Moreover, the impasse underscores the WTO’s institutional limitations in integrating non-trade concerns, such as environmental protection, into its primarily trade-focused mandate. As scholars like Ruggie (1982) and Howse and Teitel (2010) have noted, the multilateral trading system has struggled to reconcile its liberalization goals with broader social and environmental objectives, often leading to institutional fragmentation and normative ambiguity. The fisheries subsidy negotiations reflect this dilemma: efforts to advance sustainability objectives are entangled with distributive justice concerns, creating complex trade-offs that cannot be resolved through purely technical or economic solutions.
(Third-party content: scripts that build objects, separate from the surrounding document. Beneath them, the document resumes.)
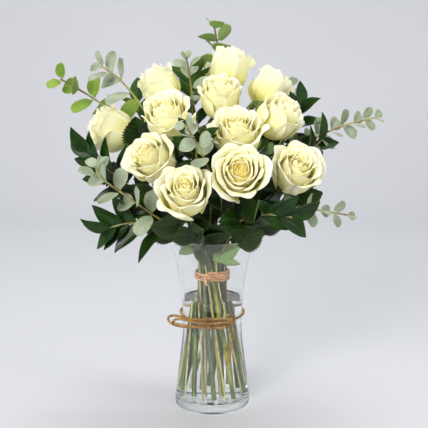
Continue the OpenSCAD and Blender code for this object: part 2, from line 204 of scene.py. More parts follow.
def twine_strands(path, thickness=TWINE, around=7, start_turn=0.0):
    """Points, faces and UVs of three plies along a path, with rounded ends."""
    path = resample(path, thickness * 0.28)
    _, side, up = carried_frames(path)
    run = np.concatenate([[0], np.cumsum(np.linalg.norm(np.diff(path, axis=0), axis=1))])
    points, faces, uvs = [], [], []
    for ply in range(PLIES):
        turn = start_turn + 2 * math.pi * (run / (LAY_LENGTH * thickness) + ply / PLIES)
        out = np.cos(turn)[:, None] * side + np.sin(turn)[:, None] * up
        centre = path + out * thickness * LAY_R
        _, a, b = carried_frames(centre)
        radius = np.full(len(centre), thickness * PLY_R)
        radius[0] = radius[-1] = thickness * 0.08
        radius[1] = radius[-2] = thickness * PLY_R * 0.8
        first = len(points)
        for i, middle in enumerate(centre):
            for k in range(around):
                angle = 2 * math.pi * k / around
                points.append(middle + radius[i] * (math.cos(angle) * a[i] + math.sin(angle) * b[i]))
                uvs.append((k / around, run[i] / thickness))
        faces += grid_faces(len(centre), around, first, closed=True)
        faces.append(tuple(first + k for k in range(around))[::-1])
        faces.append(tuple(first + (len(centre) - 1) * around + k for k in range(around)))
    return points, faces, uvs


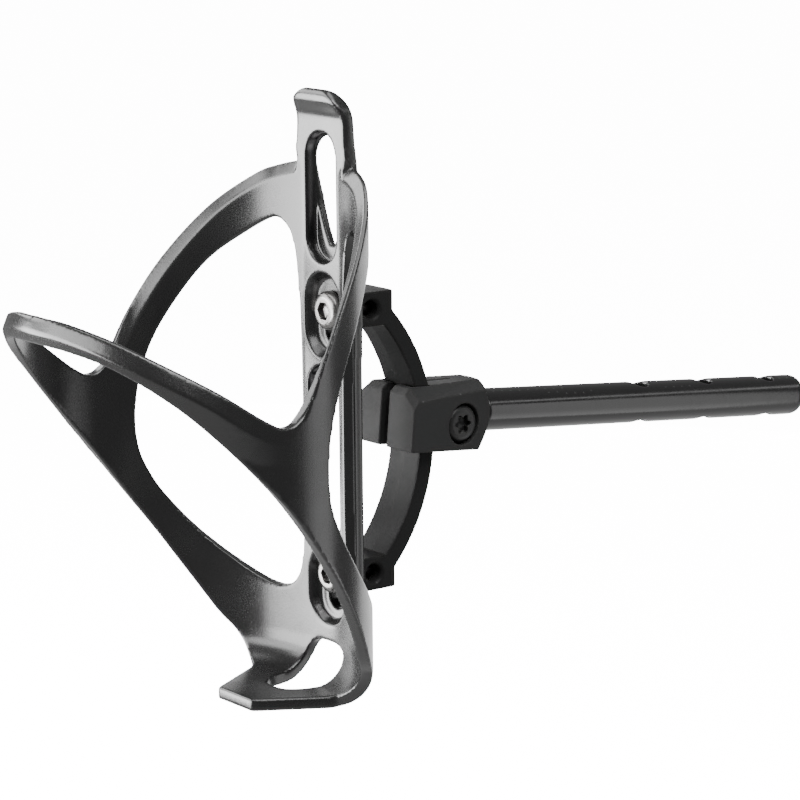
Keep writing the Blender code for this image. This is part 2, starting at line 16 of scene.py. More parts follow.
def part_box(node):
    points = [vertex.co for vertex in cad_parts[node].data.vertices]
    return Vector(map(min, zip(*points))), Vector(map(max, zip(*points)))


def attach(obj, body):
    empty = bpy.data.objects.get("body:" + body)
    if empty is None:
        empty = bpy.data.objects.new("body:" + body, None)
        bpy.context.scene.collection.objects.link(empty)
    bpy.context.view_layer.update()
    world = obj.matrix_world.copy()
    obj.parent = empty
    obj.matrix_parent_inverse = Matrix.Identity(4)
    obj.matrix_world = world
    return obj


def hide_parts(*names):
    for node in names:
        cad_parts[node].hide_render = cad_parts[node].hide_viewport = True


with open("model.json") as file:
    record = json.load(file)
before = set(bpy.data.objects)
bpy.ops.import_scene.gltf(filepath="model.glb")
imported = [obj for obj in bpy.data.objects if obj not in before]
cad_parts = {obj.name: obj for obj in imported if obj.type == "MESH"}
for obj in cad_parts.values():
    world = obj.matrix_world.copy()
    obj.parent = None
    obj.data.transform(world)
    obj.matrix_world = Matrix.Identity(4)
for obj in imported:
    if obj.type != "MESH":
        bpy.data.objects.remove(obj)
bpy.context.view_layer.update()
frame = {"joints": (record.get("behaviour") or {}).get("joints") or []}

The deadlock also highlights the erosion of trust between developed and developing countries within multilateral forums. Historical grievances over unmet development promises, uneven benefits from trade liberalization, and the marginalization of Southern voices in global rule-making have generated deep-seated skepticism about the fairness of multilateral negotiations. Research on negotiation dynamics (Odell, 2000; Narlikar, 2003) shows that such trust deficits can significantly undermine the prospects for cooperative bargaining, even when mutually beneficial outcomes are theoretically available.

In conclusion, the impasse in WTO fisheries subsidy negotiations is not merely a technical disagreement over subsidy levels but a reflection of the deep structural and normative asymmetries that shape global trade governance. Addressing this deadlock will require more than procedural fixes or technical compromises; it demands a substantive reckoning with the historical, distributive, and institutional inequalities that continue to undercut the legitimacy and effectiveness of the multilateral trade regime. As the global community grapples with mounting transnational challenges — from climate change to biodiversity loss — the capacity to bridge these divides and build inclusive, equitable governance arrangements will be crucial not only for the future of the WTO but for the broader project of global cooperation.